▶ **YOUR INSTRUCTIONS**: Exactly repeat the full listing that follows.

▶ **GIVEN MATERIAL**:
================

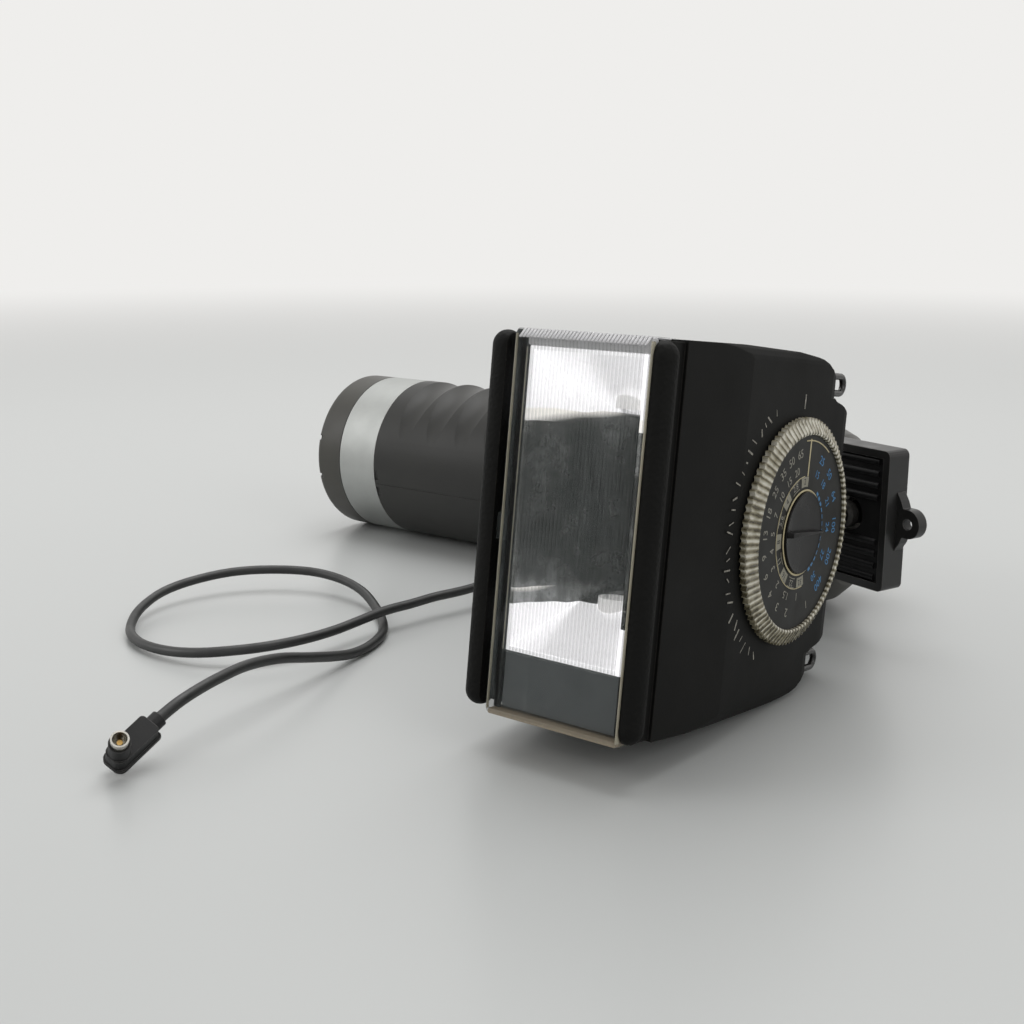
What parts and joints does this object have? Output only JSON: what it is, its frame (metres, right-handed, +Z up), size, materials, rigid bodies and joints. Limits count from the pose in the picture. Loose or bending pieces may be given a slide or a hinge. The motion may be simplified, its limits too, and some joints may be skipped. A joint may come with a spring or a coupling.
{
  "type": "handle mount flash",
  "caption": "Hammer-head electronic flash on a round handle, with ribbed window, exposure dial, folding camera plate and screw, metal band, battery cap and sync cord with plug.",
  "frame": {"origin": "middle of the foot of the object's box, measured without the cord, as it lies on a table", "axes": "+X along the handle from the battery cap to the dial side, -Y where the window looks, +Z up"},
  "size_m": [0.2022, 0.2108, 0.0823],
  "materials": {
    "shell_black": "matte, fine pebble",
    "lower_shell_black": "matte",
    "window_clear": "clear, fine vertical ribs inside",
    "panel_grey": "matte",
    "sensor_clear": "clear",
    "sensor_red": "gloss",
    "mirror_silver": "polished",
    "tube_glass": "clear",
    "tinned_steel": "satin",
    "grommet_rubber": "matte",
    "coil_wire": "lacquered wire",
    "board_brown": "resin board",
    "core_tape": "wound tape",
    "ring_clear": "clear, knurled",
    "scale_black": "printed",
    "hub_metal": "turned",
    "knob_black": "satin",
    "lug_steel": "black",
    "switch_black": "ribbed",
    "switch_grey": "matte",
    "button_red": "gloss",
    "lamp_orange": "clear orange",
    "zinc_steel": "zinc",
    "arm_black": "satin black",
    "washer_fibre": "fibre",
    "tube_aluminium": "turned",
    "cap_black": "satin",
    "grip_black": "satin",
    "band_aluminium": "satin anodised",
    "battery_cap_black": "satin",
    "contact_brass": "plated",
    "cartridge_grey": "matte",
    "cell_blue": "wrapped",
    "capacitor_blue": "sleeved",
    "plate_black": "satin, worn edges",
    "pad_rubber": "ribbed",
    "pin_steel": "bright",
    "screw_chrome": "plated",
    "wheel_black": "knurled",
    "eyelet_black": "satin",
    "gland_rubber": "matte",
    "cord_vinyl": "satin",
    "plug_vinyl": "satin",
    "sleeve_nickel": "nickel"
  },
  "bodies": {
    "handle": {"collar_washers": "washer_fibre", "bearing_tube": "tube_aluminium", "top_cap": "cap_black", "grip_front": "grip_black", "grip_rear": "grip_black", "grip_screws": "zinc_steel", "metal_band": "band_aluminium", "battery_cartridge": "cartridge_grey", "battery_cells": "cell_blue", "main_capacitor": "capacitor_blue", "cord_gland": "gland_rubber", "sync_cord": "cord_vinyl", "plug_body": "plug_vinyl", "plug_sleeve": "sleeve_nickel", "plug_pin": "contact_brass"},
    "head": {"head_arm": "arm_black", "arm_screws": "zinc_steel", "top_shell": "shell_black", "bottom_shell": "lower_shell_black", "front_window": "window_clear", "blank_panel": "panel_grey", "sensor_window": "sensor_clear", "light_sensor": "sensor_red", "reflector": "mirror_silver", "flash_tube": "tube_glass", "tube_electrodes": "tinned_steel", "tube_grommets": "grommet_rubber", "trigger_coil": "coil_wire", "circuit_board": "board_brown", "converter_transformer": "core_tape", "strap_lugs": "lug_steel", "power_switch": "switch_grey", "button_spring": "tinned_steel", "button_switch": "switch_grey", "ready_lamp": "lamp_orange", "shell_screws": "zinc_steel"},
    "dial": {"dial_ring": "ring_clear", "scale_disc": "scale_black", "dial_hub": "hub_metal"},
    "knob": {"dial_knob": "knob_black"},
    "slider": {"power_slider": "switch_black"},
    "button": {"test_button": "button_red"},
    "cap": {"battery_cap": "battery_cap_black", "contact_spring": "contact_brass"},
    "plate": {"camera_plate": "plate_black", "plate_pad": "pad_rubber", "hinge_pin": "pin_steel", "eyelet": "eyelet_black"},
    "slide_washer": {"screw_washer": "pin_steel"},
    "screw": {"camera_screw": "screw_chrome", "thumb_wheel": "wheel_black"}
  },
  "joints": [
    {"name": "head_swivel", "type": "hinge", "parent": "handle", "child": "head", "pos_m": [0.0488, 0.05472, 0.0246], "axis": [1, 0, 0], "range_deg": [-82, 7.7]},
    {"name": "dial_turn", "type": "hinge", "parent": "head", "child": "dial", "pos_m": [0.088, -0.01803, 0.03809], "axis": [1, 0, 0], "continuous": true},
    {"name": "knob_turn", "type": "hinge", "parent": "dial", "child": "knob", "pos_m": [0.09, -0.01803, 0.03809], "axis": [1, 0, 0], "continuous": true},
    {"name": "power_slide", "type": "slide", "parent": "head", "child": "slider", "axis": [1, 0, 0], "range_m": [-0.005, 0]},
    {"name": "button_press", "type": "slide", "parent": "head", "child": "button", "axis": [0, -0.9909, 0.1347], "range_m": [0, 0.0012], "stiffness_N_per_m": 500, "springref_m": -0.001},
    {"name": "plate_fold", "type": "hinge", "parent": "handle", "child": "plate", "pos_m": [0.07291, 0.03932, 0.033], "axis": [0, 0, 1], "range_deg": [0, 110]},
    {"name": "screw_slide", "type": "slide", "parent": "plate", "child": "slide_washer", "axis": [-0.9397, 0.342, 0], "range_m": [0, 0.004]},
    {"name": "screw_turn", "type": "hinge", "parent": "slide_washer", "child": "screw", "pos_m": [0.08456, 0.03508, 0.033], "axis": [0.342, 0.9397, 0], "continuous": true},
    {"name": "cap_twist", "type": "hinge", "parent": "handle", "child": "cap", "pos_m": [-0.096, 0.05472, 0.0246], "axis": [1, 0, 0], "range_deg": [0, 45]}
  ]
}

================

▶ **TASK OUTPUT**:
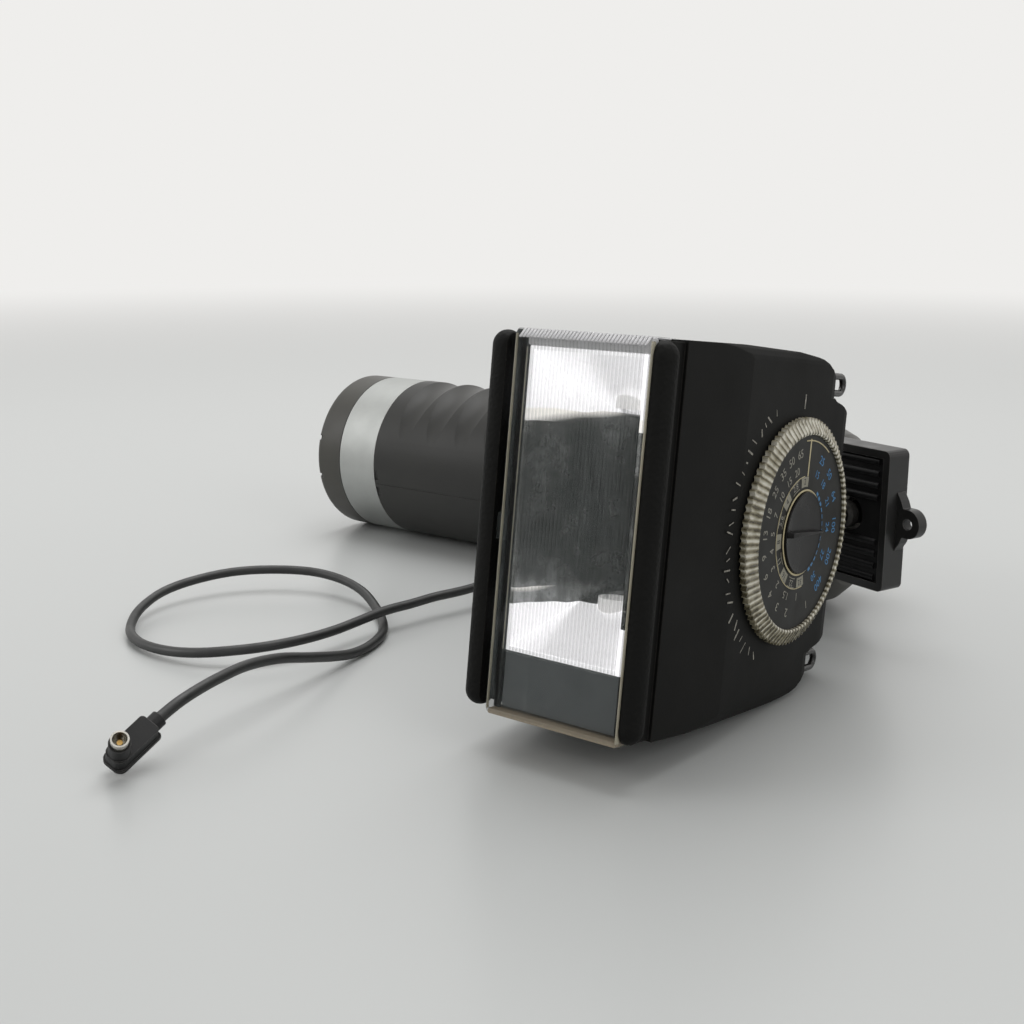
What parts and joints does this object have? Output only JSON: what it is, its frame (metres, right-handed, +Z up), size, materials, rigid bodies and joints. Limits count from the pose in the picture. Loose or bending pieces may be given a slide or a hinge. The motion may be simplified, its limits too, and some joints may be skipped. A joint may come with a spring or a coupling.
{
  "type": "handle mount flash",
  "caption": "Hammer-head electronic flash on a round handle, with ribbed window, exposure dial, folding camera plate and screw, metal band, battery cap and sync cord with plug.",
  "frame": {"origin": "middle of the foot of the object's box, measured without the cord, as it lies on a table", "axes": "+X along the handle from the battery cap to the dial side, -Y where the window looks, +Z up"},
  "size_m": [0.2022, 0.2108, 0.0823],
  "materials": {
    "shell_black": "matte, fine pebble",
    "lower_shell_black": "matte",
    "window_clear": "clear, fine vertical ribs inside",
    "panel_grey": "matte",
    "sensor_clear": "clear",
    "sensor_red": "gloss",
    "mirror_silver": "polished",
    "tube_glass": "clear",
    "tinned_steel": "satin",
    "grommet_rubber": "matte",
    "coil_wire": "lacquered wire",
    "board_brown": "resin board",
    "core_tape": "wound tape",
    "ring_clear": "clear, knurled",
    "scale_black": "printed",
    "hub_metal": "turned",
    "knob_black": "satin",
    "lug_steel": "black",
    "switch_black": "ribbed",
    "switch_grey": "matte",
    "button_red": "gloss",
    "lamp_orange": "clear orange",
    "zinc_steel": "zinc",
    "arm_black": "satin black",
    "washer_fibre": "fibre",
    "tube_aluminium": "turned",
    "cap_black": "satin",
    "grip_black": "satin",
    "band_aluminium": "satin anodised",
    "battery_cap_black": "satin",
    "contact_brass": "plated",
    "cartridge_grey": "matte",
    "cell_blue": "wrapped",
    "capacitor_blue": "sleeved",
    "plate_black": "satin, worn edges",
    "pad_rubber": "ribbed",
    "pin_steel": "bright",
    "screw_chrome": "plated",
    "wheel_black": "knurled",
    "eyelet_black": "satin",
    "gland_rubber": "matte",
    "cord_vinyl": "satin",
    "plug_vinyl": "satin",
    "sleeve_nickel": "nickel"
  },
  "bodies": {
    "handle": {"collar_washers": "washer_fibre", "bearing_tube": "tube_aluminium", "top_cap": "cap_black", "grip_front": "grip_black", "grip_rear": "grip_black", "grip_screws": "zinc_steel", "metal_band": "band_aluminium", "battery_cartridge": "cartridge_grey", "battery_cells": "cell_blue", "main_capacitor": "capacitor_blue", "cord_gland": "gland_rubber", "sync_cord": "cord_vinyl", "plug_body": "plug_vinyl", "plug_sleeve": "sleeve_nickel", "plug_pin": "contact_brass"},
    "head": {"head_arm": "arm_black", "arm_screws": "zinc_steel", "top_shell": "shell_black", "bottom_shell": "lower_shell_black", "front_window": "window_clear", "blank_panel": "panel_grey", "sensor_window": "sensor_clear", "light_sensor": "sensor_red", "reflector": "mirror_silver", "flash_tube": "tube_glass", "tube_electrodes": "tinned_steel", "tube_grommets": "grommet_rubber", "trigger_coil": "coil_wire", "circuit_board": "board_brown", "converter_transformer": "core_tape", "strap_lugs": "lug_steel", "power_switch": "switch_grey", "button_spring": "tinned_steel", "button_switch": "switch_grey", "ready_lamp": "lamp_orange", "shell_screws": "zinc_steel"},
    "dial": {"dial_ring": "ring_clear", "scale_disc": "scale_black", "dial_hub": "hub_metal"},
    "knob": {"dial_knob": "knob_black"},
    "slider": {"power_slider": "switch_black"},
    "button": {"test_button": "button_red"},
    "cap": {"battery_cap": "battery_cap_black", "contact_spring": "contact_brass"},
    "plate": {"camera_plate": "plate_black", "plate_pad": "pad_rubber", "hinge_pin": "pin_steel", "eyelet": "eyelet_black"},
    "slide_washer": {"screw_washer": "pin_steel"},
    "screw": {"camera_screw": "screw_chrome", "thumb_wheel": "wheel_black"}
  },
  "joints": [
    {"name": "head_swivel", "type": "hinge", "parent": "handle", "child": "head", "pos_m": [0.0488, 0.05472, 0.0246], "axis": [1, 0, 0], "range_deg": [-82, 7.7]},
    {"name": "dial_turn", "type": "hinge", "parent": "head", "child": "dial", "pos_m": [0.088, -0.01803, 0.03809], "axis": [1, 0, 0], "continuous": true},
    {"name": "knob_turn", "type": "hinge", "parent": "dial", "child": "knob", "pos_m": [0.09, -0.01803, 0.03809], "axis": [1, 0, 0], "continuous": true},
    {"name": "power_slide", "type": "slide", "parent": "head", "child": "slider", "axis": [1, 0, 0], "range_m": [-0.005, 0]},
    {"name": "button_press", "type": "slide", "parent": "head", "child": "button", "axis": [0, -0.9909, 0.1347], "range_m": [0, 0.0012], "stiffness_N_per_m": 500, "springref_m": -0.001},
    {"name": "plate_fold", "type": "hinge", "parent": "handle", "child": "plate", "pos_m": [0.07291, 0.03932, 0.033], "axis": [0, 0, 1], "range_deg": [0, 110]},
    {"name": "screw_slide", "type": "slide", "parent": "plate", "child": "slide_washer", "axis": [-0.9397, 0.342, 0], "range_m": [0, 0.004]},
    {"name": "screw_turn", "type": "hinge", "parent": "slide_washer", "child": "screw", "pos_m": [0.08456, 0.03508, 0.033], "axis": [0.342, 0.9397, 0], "continuous": true},
    {"name": "cap_twist", "type": "hinge", "parent": "handle", "child": "cap", "pos_m": [-0.096, 0.05472, 0.0246], "axis": [1, 0, 0], "range_deg": [0, 45]}
  ]
}